Kemudian Rasulullah Shallallahu alaihi wa sallam berkata kepadanya: “Kalau engkau benar, mengapa engkau tidak duduk saja di rumah ayah atau ibumu, sampai hadiah itu mendatangimu?”
Lalu beliau berkhutbah, memanjatkan pujian kepada Allah azza wa jalla, Lalu beliau bersabda: “Aku telah tugaskan seseorang dari kalian sebuah pekerjaan yang Allah azza wa Jalla telah pertanggungjawabkan kepadaku, Lalu ia datang dan berkata “yang ini harta kalian, sedangkan yang ini hadiah untukku.” Jika dia benar, mengapa ia tidak duduk saja di rumah ayah atau ibunya, kalau benar hadiah itu mendatanginya. Demi Allah, tidak boleh salah seorang kalian mengambilnya tanpa hak, kecuali dia bertemu dengan Allah dengan membawa unta yang bersuara, atau sapi yang melenguh, atau kambing yang mengembik,” lalu beliau Shallallahu ‘alaihi wa sallam mengangkat kedua tangannya hingga nampak ketiaknya, dan berkata: “Ya Allah, telah aku sampaikan,” (rawi berkata),”Aku Lihat langsung dengan kedua mataku, dan aku dengar dengan kedua telingaku.” [HR Bukhari, 6979 dan Mustim, 1832],
Nah, sejalan dengan peraturan yang ada di
negara kita, ternyata Rasulullah SAW sudah lama melarang keras umatnya untuk menerima
gratifikasi yang termasuk perkara korupsi itu.Umat Islam sedari dulu memang sudah antikorupsi.

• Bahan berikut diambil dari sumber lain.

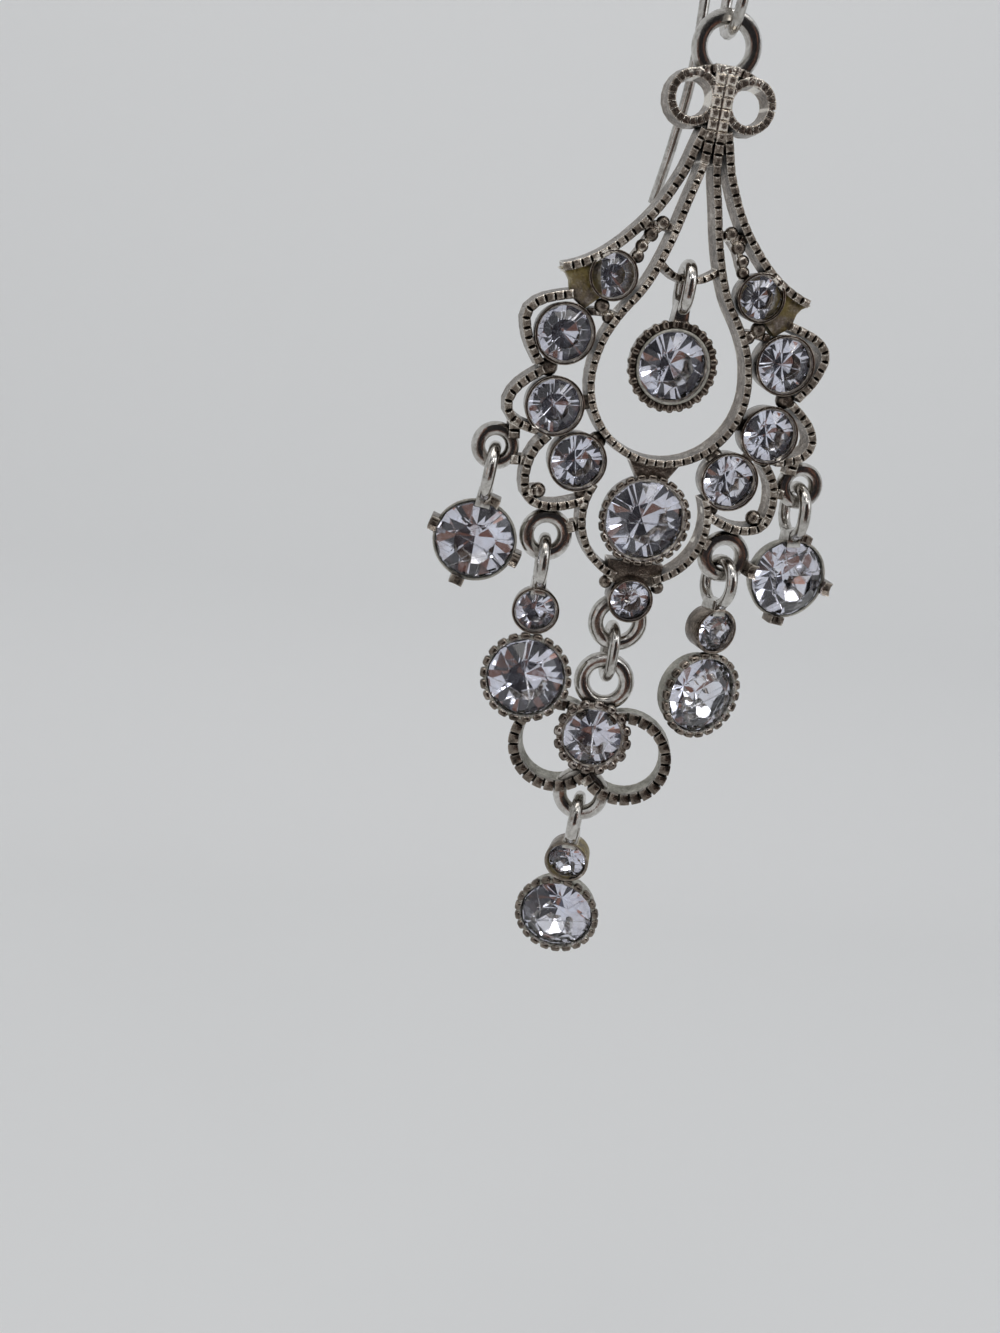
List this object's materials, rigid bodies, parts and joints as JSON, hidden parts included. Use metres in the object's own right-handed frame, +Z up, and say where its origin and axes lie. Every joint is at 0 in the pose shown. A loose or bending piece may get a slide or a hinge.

Kesimpulannya sudah sangat jelas. Dalam
Islam, dilarang keras umatnya melakukan korupsi dan malahan tindakan itu termasuk
dosa besar karena ancaman laknat dari Alloh Ta’ala. Siapa yang melarang? Kutipan
ayat dan petikan hadits sebelumnya sudah jelas menjawab semuanya bahwa Alloh Ta’ala
sendirilah yang melarang umat Islam dari melakukan tindak korupsi, rasululloh
pun memerintahkan kita menjauhi hal itu.
Sekarang pilihan ada di tangan kita sendiri. Apakah kita mau tunduk terhadap aturan itu sebagaimana seorang muslim sejati ahlussunnah wal jamaah (aswaja) dengan antikorupsi atau mengabaikan saja larangan itu dan menerima laknat dari Alloh Ta'ala?